A vector of observation frequencies (weights) to apply to each row in rankings. This can speed up computation if a large number of assessors share the same rank pattern. Defaults to NULL, which means that each row of rankings is multiplied by 1. If provided, observation_frequency must have the same number of elements as there are rows in rankings, and rankings cannot be NULL.

log

A logical; if TRUE, the log-likelihood value is returned, otherwise its exponential.
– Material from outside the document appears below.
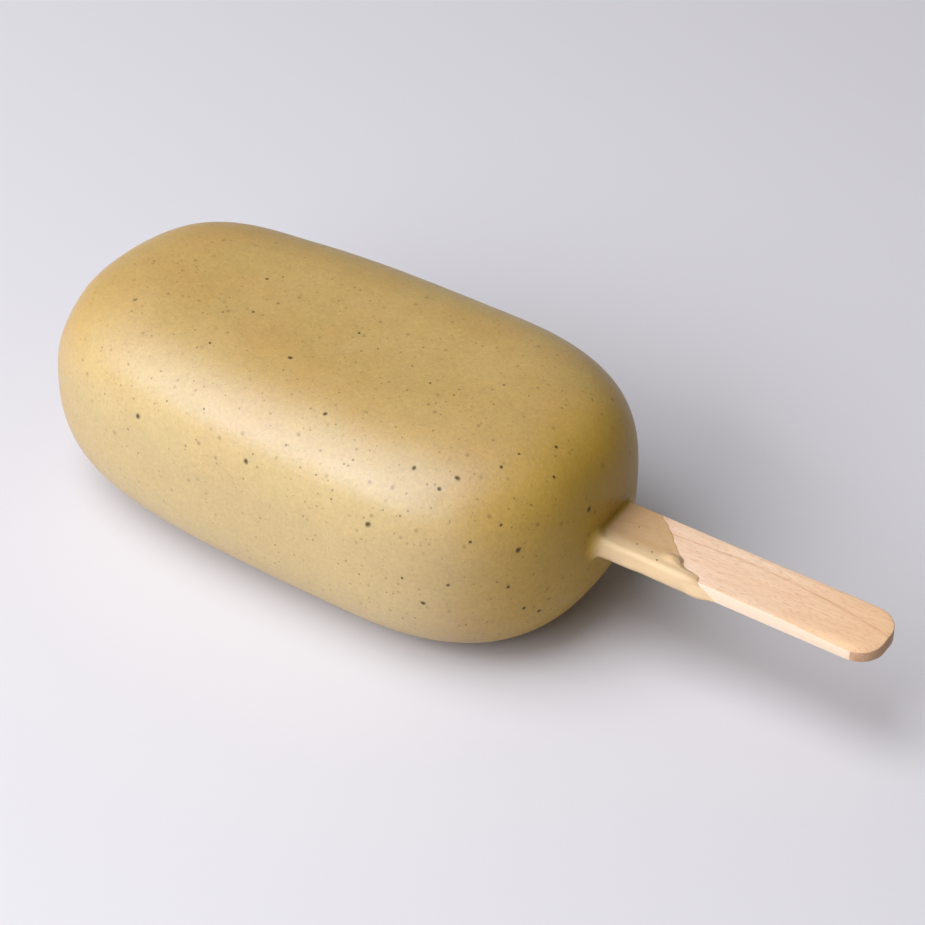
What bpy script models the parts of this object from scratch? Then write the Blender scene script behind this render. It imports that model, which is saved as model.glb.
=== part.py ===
"""Ice lolly lying on its flat underside: a coated bar on a flat wooden stick. Metres, +Z up.

The origin is under the middle of the whole lolly, on the surface it lies on. +X runs
along the stick towards its free tip, and +Y across the bar.
"""
import math

import bmesh
import bpy
from mathutils import Vector

# Driving dimensions of the bar
BAR_LENGTH = 0.0928
BAR_WIDTH = 0.0517
BAR_THICKNESS = 0.0358

# The plan is widest nearer the stick, and each end has its own squareness
STICK_END_REACH = 0.0309
FAR_END_REACH = BAR_LENGTH - STICK_END_REACH
STICK_END_POWER = 2.5
FAR_END_POWER = 3.4

# How far the rounded rim leans in above and below the middle, and how square it is
TOP_RIM = 0.0213
TOP_POWER = 3.0
UNDERSIDE_RIM = 0.0173
UNDERSIDE_POWER = 2.7

# The wooden stick, a common length of which half is inside the bar
STICK_LENGTH = 0.0930
STICK_WIDTH = 0.0100
STICK_THICKNESS = 0.0023
STICK_CORNER = 0.0041
STICK_SHOWS = 0.0448
STICK_OFF_CENTRE = 0.0023
STICK_ABOVE_MIDDLE = 0.0003
STICK_EDGE_ROUNDING = 0.00015

# Coating that ran down the stick, and the drip that set on it
GAP = 0.0003
FILM = 0.00035
FILM_MIDDLE_REACH = 0.0128
FILM_SLANT_ACROSS = 1.17
FILM_SLANT_DOWN = 1.17
FILM_ROOT_DEPTH = 0.003
MENISCUS_RADIUS = 0.0013
MENISCUS_SINK = 0.00015
DRIP_RADII = (0.0015, 0.0012, 0.0009)
DRIP_REACH = 0.0115
DRIP_ACROSS = -0.0030
DRIP_SINK = 0.0004

# Places that follow from the sizes above
BAR_CENTRE = Vector((-STICK_SHOWS / 2, 0.0, 0.0))
BAR_STICK_END = BAR_CENTRE.x + BAR_LENGTH / 2
WIDEST_STATION = BAR_LENGTH / 2 - STICK_END_REACH
STICK_TIP = BAR_STICK_END + STICK_SHOWS
STICK_CENTRE = Vector((
    STICK_TIP - STICK_LENGTH / 2,
    STICK_OFF_CENTRE,
    BAR_THICKNESS / 2 + STICK_ABOVE_MIDDLE,
))

# Facets
BAR_SEGMENTS = 72
BAR_RINGS = 42
RIM_SHARE = 18 / 21
STICK_CORNER_STEPS = 8
FILM_CORNER_STEPS = 4
FILM_FACE_STEPS = 4
MENISCUS_STEPS = 5
DRIP_SEGMENTS = 16
DRIP_RINGS = 10
CRISP_EDGE = math.radians(40)
WELD_DISTANCE = 0.00001


def superellipse(angle, power):
    """Point on a rounded square of half-size 1, in the direction of angle."""
    across, up = math.cos(angle), math.sin(angle)
    reach = (abs(across) ** power + abs(up) ** power) ** (-1 / power)
    return across * reach, up * reach


def plan_point(longitude, inset, shrink):
    """Point of the bar's outline seen from above, drawn in by inset and scaled by shrink."""
    towards_stick = math.cos(longitude) > 0
    reach = STICK_END_REACH if towards_stick else FAR_END_REACH
    power = STICK_END_POWER if towards_stick else FAR_END_POWER
    along, across = superellipse(longitude, power)
    return (
        WIDEST_STATION + (reach - inset) * shrink * along,
        (BAR_WIDTH / 2 - inset) * shrink * across,
    )


def rim_profile(climb):
    """Inset and height where climb runs from -1, the underside's edge, to 1, the top's."""
    rim, power = (TOP_RIM, TOP_POWER) if climb > 0 else (UNDERSIDE_RIM, UNDERSIDE_POWER)
    out, up = superellipse(climb * math.pi / 2, power)
    return rim * (1 - out), BAR_THICKNESS / 2 * (1 + up)


def bar_point(direction):
    """Place on the bar's skin for a point of a unit ball: rim first, then the flat faces."""
    longitude = math.atan2(direction.y, direction.x)
    share = math.asin(max(-1.0, min(1.0, direction.z))) / (math.pi / 2)
    climb = max(-1.0, min(1.0, share / RIM_SHARE))
    shrink = min(1.0, (1 - abs(share)) / (1 - RIM_SHARE))
    inset, height = rim_profile(climb)
    along, across = plan_point(longitude, inset, shrink)
    return Vector((along, across, height))


def object_from_bmesh(name, shape, collection):
    """Close a bmesh into a named object with faces pointing out."""
    bmesh.ops.recalc_face_normals(shape, faces=shape.faces)
    mesh = bpy.data.meshes.new(name)
    shape.to_mesh(mesh)
    shape.free()
    thing = bpy.data.objects.new(name, mesh)
    collection.objects.link(thing)
    return thing


def make_bar(collection):
    """The bar itself: a ball of points led onto the rim and the two flat faces."""
    shape = bmesh.new()
    bmesh.ops.create_uvsphere(shape, u_segments=BAR_SEGMENTS, v_segments=BAR_RINGS, radius=1.0)
    for vertex in shape.verts:
        vertex.co = bar_point(vertex.co.normalized())
    bar = object_from_bmesh("coated_bar", shape, collection)
    bar.location = BAR_CENTRE
    return bar


def bar_end_at(across, height):
    """How far along the bar's skin lies at its stick end, for a place across and a height."""
    climb = height / (BAR_THICKNESS / 2) - 1
    rim, power = (TOP_RIM, TOP_POWER) if climb > 0 else (UNDERSIDE_RIM, UNDERSIDE_POWER)
    inset = rim * (1 - (1 - abs(climb) ** power) ** (1 / power))
    aside = abs(across) / (BAR_WIDTH / 2 - inset)
    bulge = (1 - aside ** STICK_END_POWER) ** (1 / STICK_END_POWER)
    return BAR_CENTRE.x + WIDEST_STATION + (STICK_END_REACH - inset) * bulge


def stick_section_rays():
    """Places round the stick's section, each with the direction out of it there."""
    half_width, half_thickness = STICK_WIDTH / 2, STICK_THICKNESS / 2
    rays = []
    for quarter, (side, level) in enumerate(((1, 1), (-1, 1), (-1, -1), (1, -1))):
        corner = Vector((0.0, side * half_width, level * half_thickness))
        for step in range(FILM_CORNER_STEPS + 1):
            angle = math.pi / 2 * (quarter + step / FILM_CORNER_STEPS)
            rays.append((corner, Vector((0.0, math.cos(angle), math.sin(angle)))))
        if quarter % 2 == 0:
            for step in range(1, FILM_FACE_STEPS):
                place = corner + Vector((0.0, -side * STICK_WIDTH * step / FILM_FACE_STEPS, 0.0))
                rays.append((place, Vector((0.0, 0.0, level))))
    return rays


def film_point(ring, place, outward):
    """Point of the film: a root in the bar, a fillet round its mouth, then the slanting front."""
    if ring > MENISCUS_STEPS + 1:
        point = place + outward * (GAP + FILM)
        point.x = BAR_STICK_END + FILM_MIDDLE_REACH
        point.x -= FILM_SLANT_ACROSS * place.y + FILM_SLANT_DOWN * place.z
        return point
    angle = math.pi / 2 * max(0, ring - 1) / MENISCUS_STEPS
    clear = MENISCUS_RADIUS * (1 - math.cos(angle)) - MENISCUS_SINK
    if ring == 0:
        clear = -FILM_ROOT_DEPTH
    point = place + outward * (GAP + FILM + MENISCUS_RADIUS * (1 - math.sin(angle)))
    point.x = clear + bar_end_at(STICK_CENTRE.y + point.y, STICK_CENTRE.z + point.z)
    return point


def make_film(collection):
    """Coating that ran down the stick, a tube led from ring to ring."""
    rays = stick_section_rays()
    shape = bmesh.new()
    bmesh.ops.create_cone(
        shape, cap_ends=True, segments=len(rays), radius1=1.0, radius2=1.0, depth=1.0
    )
    long_edges = [edge for edge in shape.edges if edge.verts[0].co.z != edge.verts[1].co.z]
    cuts = MENISCUS_STEPS + 1
    bmesh.ops.subdivide_edges(shape, edges=long_edges, cuts=cuts)
    for vertex in shape.verts:
        turn = math.atan2(vertex.co.y, vertex.co.x) / (2 * math.pi) * len(rays)
        place, outward = rays[round(turn) % len(rays)]
        ring = round((vertex.co.z + 0.5) * (cuts + 1))
        vertex.co = film_point(ring, place, outward)
    film = object_from_bmesh("film", shape, collection)
    film.location = (0.0, STICK_CENTRE.y, STICK_CENTRE.z)
    return film


def make_drip(collection):
    """The set drip, a flattened bead half sunk in the film on top of the stick."""
    shape = bmesh.new()
    bmesh.ops.create_uvsphere(shape, u_segments=DRIP_SEGMENTS, v_segments=DRIP_RINGS, radius=1.0)
    for vertex in shape.verts:
        vertex.co = Vector(radius * share for radius, share in zip(DRIP_RADII, vertex.co))
    drip = object_from_bmesh("drip", shape, collection)
    film_top = STICK_CENTRE.z + STICK_THICKNESS / 2 + GAP + FILM
    drip.location = (
        BAR_STICK_END + DRIP_REACH,
        STICK_CENTRE.y + DRIP_ACROSS,
        film_top - DRIP_SINK,
    )
    return drip


def stick_outline(grow):
    """Stick seen from above, widened by grow all round, with its four corners as arcs."""
    radius = STICK_CORNER + grow
    corner_along = STICK_LENGTH / 2 + grow - radius
    corner_across = STICK_WIDTH / 2 + grow - radius
    points = []
    for quarter, (end, side) in enumerate(((1, 1), (-1, 1), (-1, -1), (1, -1))):
        for step in range(STICK_CORNER_STEPS + 1):
            angle = math.pi / 2 * (quarter + step / STICK_CORNER_STEPS)
            points.append((
                end * corner_along + radius * math.cos(angle),
                side * corner_across + radius * math.sin(angle),
            ))
    return points


def make_slab(name, outline, thickness, collection):
    """A flat filled outline with half its thickness on each side."""
    curve = bpy.data.curves.new(name, "CURVE")
    curve.dimensions = "2D"
    curve.fill_mode = "BOTH"
    curve.extrude = thickness / 2
    spline = curve.splines.new("POLY")
    spline.points.add(len(outline) - 1)
    for point, (along, across) in zip(spline.points, outline):
        point.co = (along, across, 0.0, 1.0)
    spline.use_cyclic_u = True
    slab = bpy.data.objects.new(name, curve)
    slab.location = STICK_CENTRE
    collection.objects.link(slab)
    return slab


def make_stick(collection):
    """The wooden stick with its edges slightly eased."""
    stick = make_slab("stick", stick_outline(0.0), STICK_THICKNESS, collection)
    weld = stick.modifiers.new("Weld", "WELD")
    weld.merge_threshold = WELD_DISTANCE
    easing = stick.modifiers.new("Bevel", "BEVEL")
    easing.width = STICK_EDGE_ROUNDING
    easing.segments = 2
    easing.limit_method = "ANGLE"
    easing.angle_limit = CRISP_EDGE
    return stick


def make_pocket_cutter(collection):
    """Room for the stick in the bar and its film, as a mesh that can cut."""
    slab = make_slab("pocket_outline", stick_outline(GAP), STICK_THICKNESS + 2 * GAP, collection)
    evaluated = slab.evaluated_get(bpy.context.evaluated_depsgraph_get())
    mesh = bpy.data.meshes.new_from_object(evaluated)
    shape = bmesh.new()
    shape.from_mesh(mesh)
    bmesh.ops.remove_doubles(shape, verts=shape.verts, dist=WELD_DISTANCE)
    bpy.data.meshes.remove(mesh)
    cutter = object_from_bmesh("pocket", shape, collection)
    cutter.matrix_world = slab.matrix_world
    bpy.data.objects.remove(slab)
    return cutter


def add_boolean(thing, operation, other):
    """Join or cut a thing by another object."""
    step = thing.modifiers.new(operation.title(), "BOOLEAN")
    step.operation = operation
    step.object = other
    step.solver = "EXACT"


def make_material(name, colour, roughness):
    """Plain surface; colour is given as 0 to 255 screen values."""
    material = bpy.data.materials.new(name)
    material.use_nodes = True
    surface = material.node_tree.nodes["Principled BSDF"]
    linear = [(value / 255) ** 2.2 for value in colour]
    surface.inputs["Base Color"].default_value = (*linear, 1.0)
    surface.inputs["Roughness"].default_value = roughness
    surface.inputs["Metallic"].default_value = 0.0
    return material


def shade_round(thing):
    """Smooth shading with the crisp edges kept."""
    thing.data.shade_smooth()
    thing.data.set_sharp_from_angle(angle=CRISP_EDGE)


def main():
    for thing in list(bpy.data.objects):
        bpy.data.objects.remove(thing, do_unlink=True)
    parts = bpy.data.collections.new("ice_lolly")
    helpers = bpy.data.collections.new("cutters_and_fused_pieces")
    for collection in (parts, helpers):
        bpy.context.scene.collection.children.link(collection)

    holder = bpy.data.objects.new("ice_lolly", None)
    parts.objects.link(holder)

    bar = make_bar(parts)
    film = make_film(helpers)
    drip = make_drip(helpers)
    pocket = make_pocket_cutter(helpers)
    add_boolean(bar, "UNION", film)
    add_boolean(bar, "UNION", drip)
    add_boolean(bar, "DIFFERENCE", pocket)
    shade_round(bar)
    bar.data.materials.append(make_material("coating", (216, 186, 126), 0.42))

    stick = make_stick(parts)
    stick.data.materials.append(make_material("wood", (230, 198, 162), 0.65))

    for helper in (film, drip, pocket):
        helper.hide_render = True
        helper.display_type = "WIRE"
    for thing in (bar, stick, film, drip, pocket):
        thing.parent = holder


main()
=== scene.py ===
# Ice lolly on its flat side: the coated bar, its specks, the wooden stick and the coating that ran down it.
import math
import random

import bpy
from mathutils import Euler, Matrix, Vector, noise
from mathutils.bvhtree import BVHTree


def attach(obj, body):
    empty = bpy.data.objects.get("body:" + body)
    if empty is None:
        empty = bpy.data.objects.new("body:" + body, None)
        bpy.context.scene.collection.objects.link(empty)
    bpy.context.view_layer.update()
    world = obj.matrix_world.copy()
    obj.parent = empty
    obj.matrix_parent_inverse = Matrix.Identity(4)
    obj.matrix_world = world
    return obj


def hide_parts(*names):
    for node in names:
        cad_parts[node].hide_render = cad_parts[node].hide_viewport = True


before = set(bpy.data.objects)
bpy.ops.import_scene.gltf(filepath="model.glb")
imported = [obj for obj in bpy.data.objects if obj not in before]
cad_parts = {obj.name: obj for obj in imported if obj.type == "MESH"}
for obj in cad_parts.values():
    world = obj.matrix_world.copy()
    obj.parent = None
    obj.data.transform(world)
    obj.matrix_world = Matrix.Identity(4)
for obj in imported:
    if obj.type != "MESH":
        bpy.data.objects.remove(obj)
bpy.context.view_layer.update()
print("frame loaded:", sorted(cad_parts))

mm = 0.001

# Camera at the photograph's angle

view = {
    "target": (-0.0057239, 0.0073716, 0.013),
    "distance": 0.446287,
    "azimuth": 33.3486,
    "elevation": 39.2736,
    "roll": 0.6456,
    "focalPixels": 2932.35,     # focal length in pixels of the picture
    "pictureSide": 925,
    "sensor": 36.0,
}


def directionTo(azimuth, elevation):
    a, e = math.radians(azimuth), math.radians(elevation)
    return Vector((math.sin(a) * math.cos(e), -math.cos(a) * math.cos(e), math.sin(e)))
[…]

Default is TRUE.

Value

The likelihood or the log-likelihood value corresponding to one or more observed complete rankings under the Mallows mixture rank model with distance specified by the metric argument.

Examples

# Simulate a sample from a Mallows model with the Kendall distance

n_items <- 5
mydata <- sample_mallows(
  n_samples = 100,
  rho0 = 1:n_items,
  alpha0 = 10,
  metric = "kendall")

# Compute the likelihood and log-likelihood values under the true model...
get_mallows_loglik(
  rho = rbind(1:n_items, 1:n_items),
  alpha = c(10, 10),
  weights = c(0.5, 0.5),
  metric = "kendall",
  rankings = mydata,
  log = FALSE
  )
#> [1] 5.786706e-72

get_mallows_loglik(
  rho = rbind(1:n_items, 1:n_items),
  alpha = c(10, 10),
  weights = c(0.5, 0.5),
  metric = "kendall",
  rankings = mydata,
  log = TRUE
  )
#> [1] -164.0306

# or equivalently, by using the frequency distribution
freq_distr <- compute_observation_frequency(mydata)
get_mallows_loglik(
  rho = rbind(1:n_items, 1:n_items),
  alpha = c(10, 10),
  weights = c(0.5, 0.5),
  metric = "kendall",
  rankings = freq_distr[, 1:n_items],
  observation_frequency = freq_distr[, n_items + 1],
  log = FALSE
  )
#> [1] 8.566562e-51

get_mallows_loglik(
  rho = rbind(1:n_items, 1:n_items),
  alpha = c(10, 10),
  weights = c(0.5, 0.5),
  metric = "kendall",
  rankings = freq_distr[, 1:n_items],
  observation_frequency = freq_distr[, n_items + 1],
  log = TRUE
  )
#> [1] -115.284